--- start of EXTRACTED MATERIAL ---

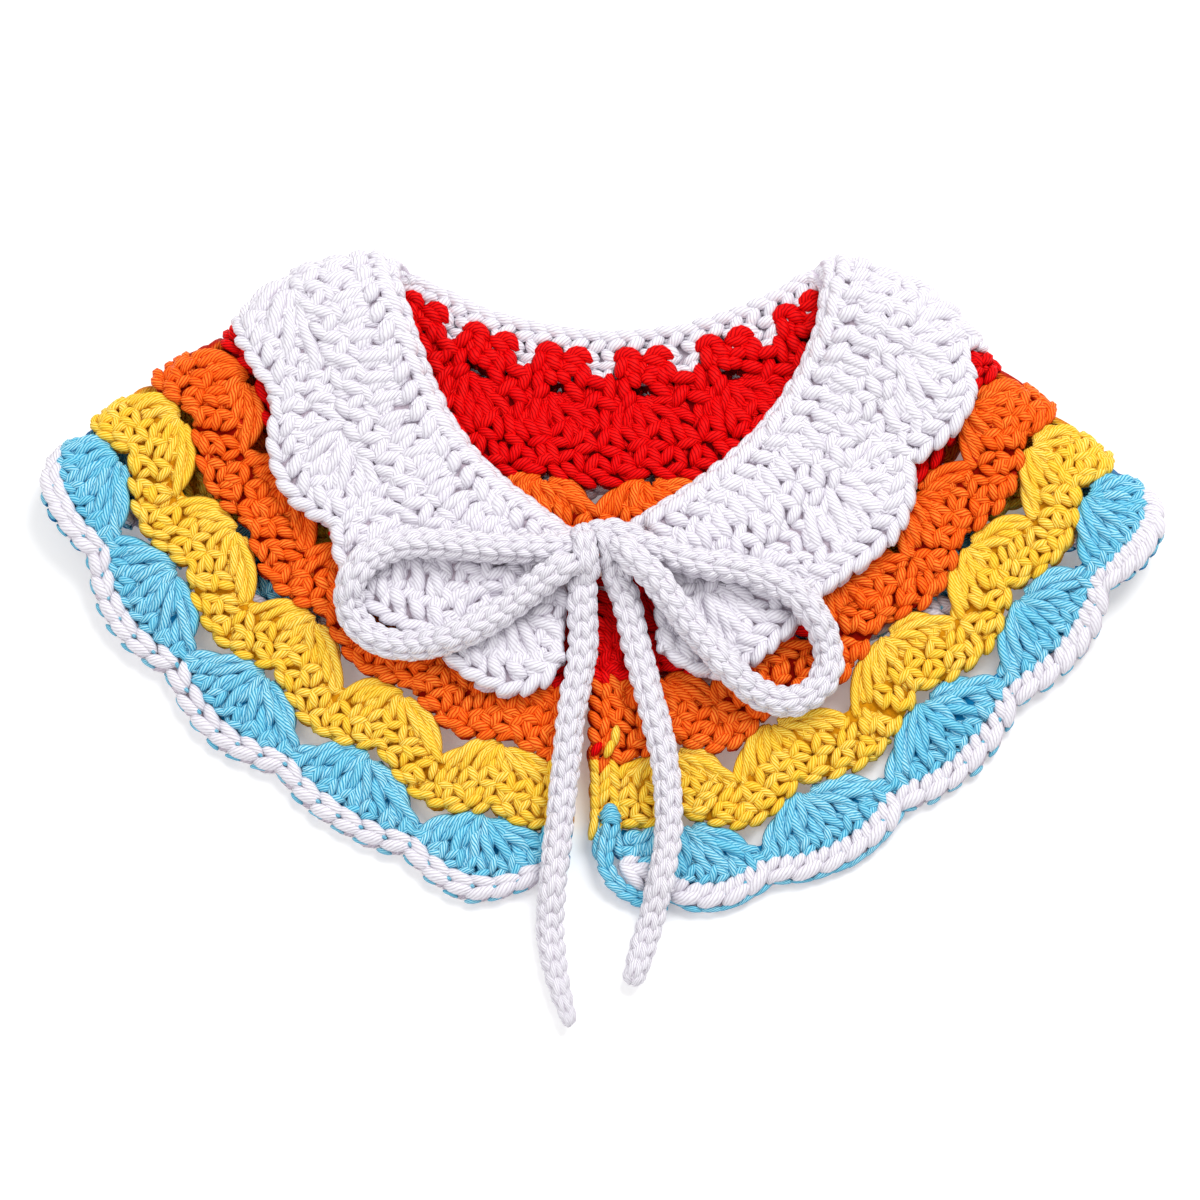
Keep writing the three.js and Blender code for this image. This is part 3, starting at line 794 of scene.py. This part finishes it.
# and a yellow loop that hangs out beside the blue band there
strands += lobes(on_cape, [LAST_FAN], 0.85, -0.2, 0, 0, 7.0, 1.2, 1.9)
yellow_stitches = yarn_mesh("yellow_stitches", strands, yellow_yarn)
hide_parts("yellow_band")

# Blue band.
# Pale blue cotton yarn. A domed shell of eight tall posts in each valley of the yellow band.
# Its outer posts run along the yellow scallop before they turn down to the hem.
# As for the white yarn, all but the first colour are painted shade and highlight, and the backing's colour is
# painted shade
blue_yarn = yarn_finish("blue_yarn", (98, 202, 231), (14, 145, 198), (206, 243, 250), (0, 102, 164), 0.16)
blue_shade_backing = backing_finish("blue_shade_backing", (16, 128, 182))
BLUE_ENDS = (-0.47, -0.37, -0.23, -0.08, 0.08, 0.23, 0.37, 0.47)
BLUE_END_ROWS = (0.60, 0.82, 0.90, 0.93, 0.93, 0.90, 0.82, 0.60)
surface = band_surface("yellow", "blue")
blue_cloth = backing("blue_cloth", surface, cloth_columns(14), (0.1, 1, 7), 0.8, blue_shade_backing)
strands = posts(surface, SHELLS, FACES_SEEN, BLUE_ENDS, BLUE_END_ROWS, 0.02, 0.14, 1.32, 1.0, 1.1, rings=14)
# The Vs on top of the posts: how far from the middle of the shell, and the angle of the post
BLUE_TOPS = ((-0.44, -22), (-0.3, -16), (-0.16, -9), (0.0, 0), (0.16, 9), (0.3, 16), (0.44, 22))
for patch in patches(surface):
    n = len(patch.shells)
    for end, angle in BLUE_TOPS:
        for side in (-1, 1):
            strands += on_shells(patch, end, 0.82, side, jitter(n, 0.4), angle + 26 * side + jitter(n, 8),
                                 4.8, 1.2, 1.2)
    strands += edge_loops(patch, 8, 0.96, 62, 4.4, 1.15, 1.0)
    if patch.fine:
        strands += underlay(patch, 8, (0.5, 0.66, 0.82, 0.95), 1.25, 5.0)
strands += front_edges(surface, 0.05, 0.95, 5, 1.3)
# At the right front edge the blue yarn starts in a small loop on the yellow band, and a blue
# chain runs from there down the edge and around the corner of the hem
START_DEPTHS = (0.785, 0.80, 0.815, 0.83)
strands += lobes(on_cape, LAST_FAN, START_DEPTHS, -4.8, 0, 88, [3.4, 5.0, 5.2, 4.4], 1.0, 3.0, bow=0.9)
CORNER_CHAIN = [
    (3.2, -66.6, 6.4), (1.9, -70.8, 5.8), (1.0, -75.0, 5.2), (1.6, -79.0, 4.4), (3.8, -82.0, 3.4), (6.8, -84.2, 2.6),
    (10.2, -85.6, 2.0), (14.0, -86.6, 1.7), (18.0, -87.4, 1.6),
]
LINK_PITCH = 3.7
LINK_LENGTH = 5.2


def laid(start, end, radius, rise=0.8):
    """Strands from point to point, in millimetres, that rise in their middle."""
    t = np.linspace(0, 1, SEEN_STRAND[0])
    hump = np.maximum(np.sin(np.pi * t), 0)
    up = np.array([0.0, 0.0, 1.0])
    centres = start[:, None] + (end - start)[:, None] * t[:, None] + (rise * hump)[:, None] * up
    radii = radius * tapered(hump) * np.ones((len(start), 1))
    return strand(centres, radii, np.broadcast_to(up, centres.shape), SEEN_STRAND[1])


def on_line(place, at, line):
    """Points of a line, given how far along it each of its own points is."""
    return np.stack([np.interp(place, at, line[:, k]) for k in range(3)], -1)


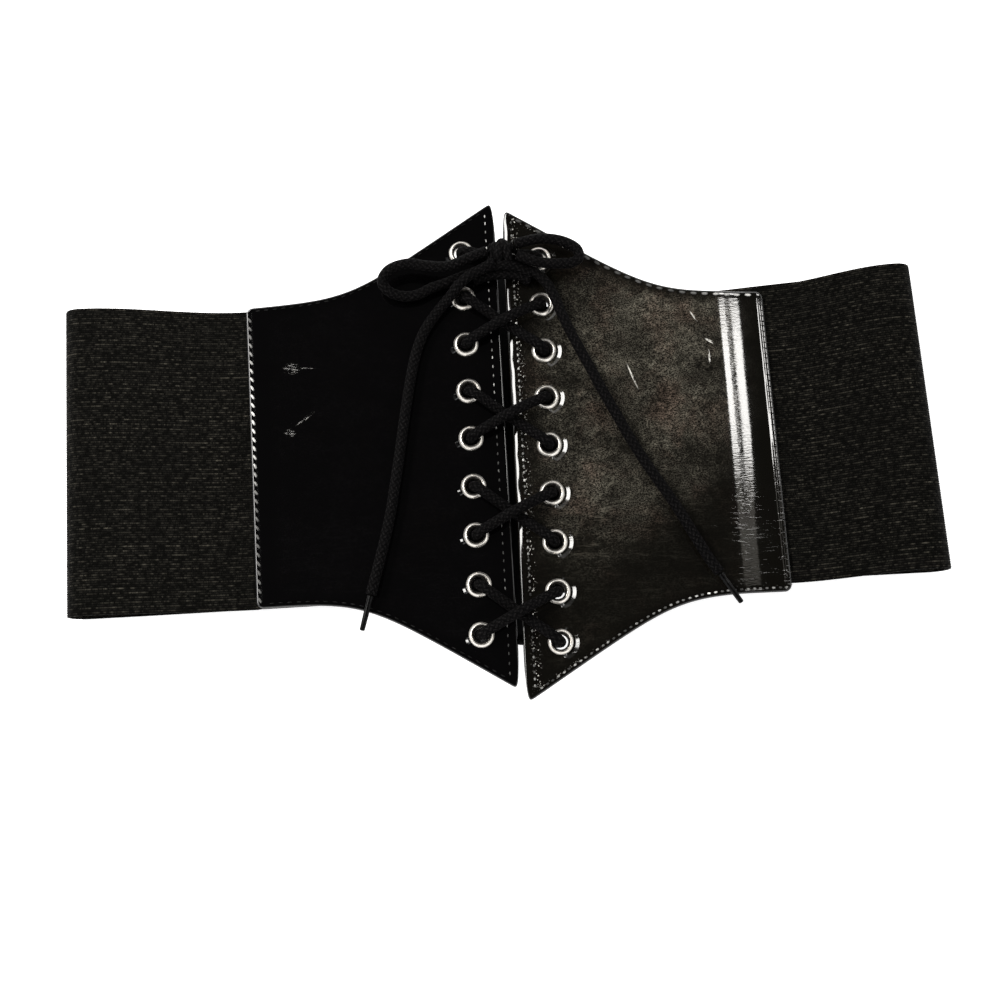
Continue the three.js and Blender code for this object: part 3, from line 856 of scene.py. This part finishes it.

--- end of EXTRACTED MATERIAL ---

▶ **AIM OF THE EXERCISE**: Report every line in the data above in which the word "this" appears.

▶ **WORKED ANSWER**:
Keep writing the three.js and Blender code for this image. This is part 3, starting at line 794 of scene.py. This part finishes it.
Continue the three.js and Blender code for this object: part 3, from line 856 of scene.py. This part finishes it.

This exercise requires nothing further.